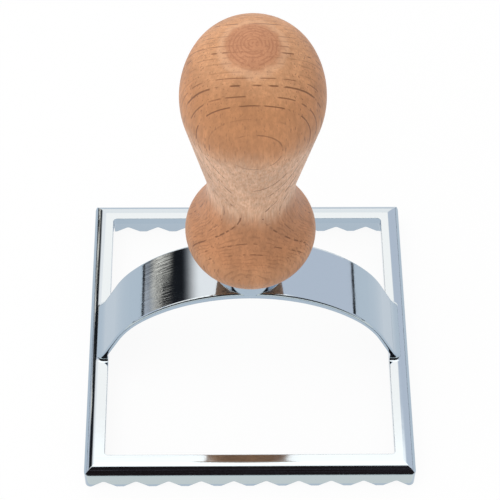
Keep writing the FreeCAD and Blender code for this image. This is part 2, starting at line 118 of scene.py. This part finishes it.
# a material, its tree and shader, and the place on the object in millimetres
def newMaterial(name):
    material = bpy.data.materials.new(name)
    material.use_nodes = True
    tree = material.node_tree
    place = addNode(tree, "ShaderNodeTexCoord").outputs["Object"]
    point = vectorCalc(tree, "MULTIPLY", place, (perMetre, perMetre, perMetre))
    return material, tree, tree.nodes["Principled BSDF"], point


# a bump of so many millimetres
def addBump(tree, height, depth, under=None):
    feeds = {"Height": height, "Distance": depth / perMetre, "Strength": 1.0}
    if under:
        feeds["Normal"] = under
    return addNode(tree, "ShaderNodeBump", feeds).outputs[0]


# chrome of the casting, sizes in millimetres
chrome = {
    "colour": (0.39, 0.48, 0.57),
    "roughness": (0.045, 0.095),     # in its bright and its dull places
    "dullSize": 11,
    "dullSpan": (0.35, 0.75),
    "rippleSize": 5.5,               # slow waves left by the mould
    "rippleDepth": 0.008,
    "peelSize": 0.9,                 # fine orange peel of the plating
    "peelDepth": 0.0010,
    "streakSize": (16, 0.42, 16),    # polishing lines on the strap and the front and back rails
    "streakDepth": 0.0075,
    "streakEnds": (-11.0, -19.0),    # places along x where the lines start to deepen and are deepest
    "streakShare": (0.22, 1.0),      # shares of that depth at these two places
    "sideRailsFrom": 33.0,           # from here outwards in x the lines run along y
    "edgeRound": 0.22,
    "edgeSamples": 6,
}


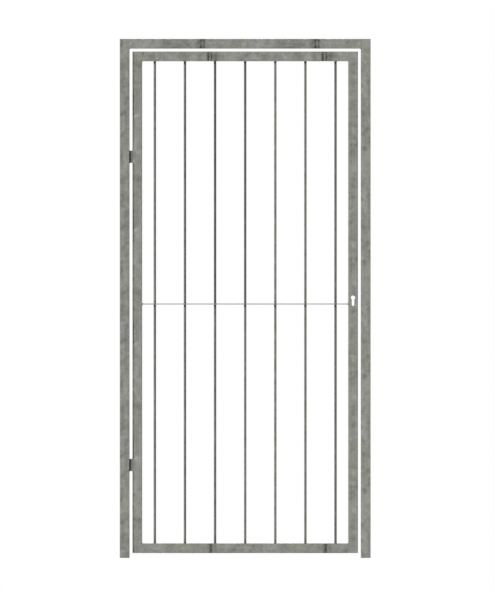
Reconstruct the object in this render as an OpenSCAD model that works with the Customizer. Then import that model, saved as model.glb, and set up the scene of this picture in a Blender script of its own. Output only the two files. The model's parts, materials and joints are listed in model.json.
------------------------
**PROBLEM TO WORK ON**: Reproduce the data, keeping every line exactly the same.

**EXERCISE RESULT**:
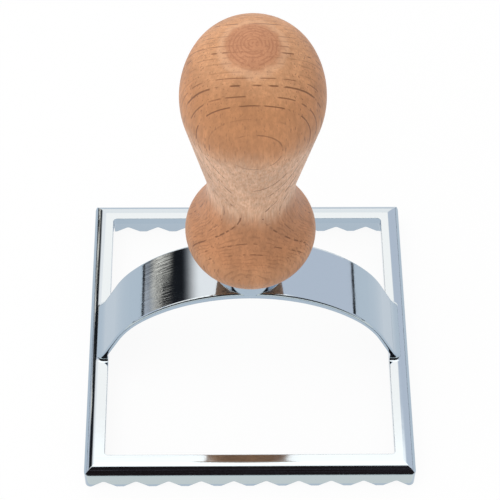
Keep writing the FreeCAD and Blender code for this image. This is part 2, starting at line 118 of scene.py. This part finishes it.
# a material, its tree and shader, and the place on the object in millimetres
def newMaterial(name):
    material = bpy.data.materials.new(name)
    material.use_nodes = True
    tree = material.node_tree
    place = addNode(tree, "ShaderNodeTexCoord").outputs["Object"]
    point = vectorCalc(tree, "MULTIPLY", place, (perMetre, perMetre, perMetre))
    return material, tree, tree.nodes["Principled BSDF"], point


# a bump of so many millimetres
def addBump(tree, height, depth, under=None):
    feeds = {"Height": height, "Distance": depth / perMetre, "Strength": 1.0}
    if under:
        feeds["Normal"] = under
    return addNode(tree, "ShaderNodeBump", feeds).outputs[0]


# chrome of the casting, sizes in millimetres
chrome = {
    "colour": (0.39, 0.48, 0.57),
    "roughness": (0.045, 0.095),     # in its bright and its dull places
    "dullSize": 11,
    "dullSpan": (0.35, 0.75),
    "rippleSize": 5.5,               # slow waves left by the mould
    "rippleDepth": 0.008,
    "peelSize": 0.9,                 # fine orange peel of the plating
    "peelDepth": 0.0010,
    "streakSize": (16, 0.42, 16),    # polishing lines on the strap and the front and back rails
    "streakDepth": 0.0075,
    "streakEnds": (-11.0, -19.0),    # places along x where the lines start to deepen and are deepest
    "streakShare": (0.22, 1.0),      # shares of that depth at these two places
    "sideRailsFrom": 33.0,           # from here outwards in x the lines run along y
    "edgeRound": 0.22,
    "edgeSamples": 6,
}


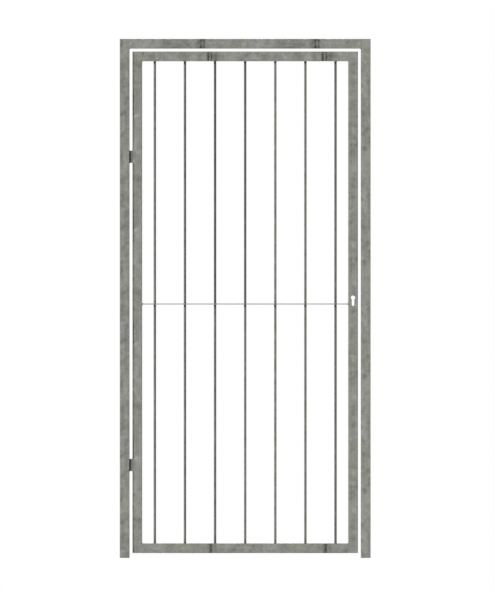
Reconstruct the object in this render as an OpenSCAD model that works with the Customizer. Then import that model, saved as model.glb, and set up the scene of this picture in a Blender script of its own. Output only the two files. The model's parts, materials and joints are listed in model.json.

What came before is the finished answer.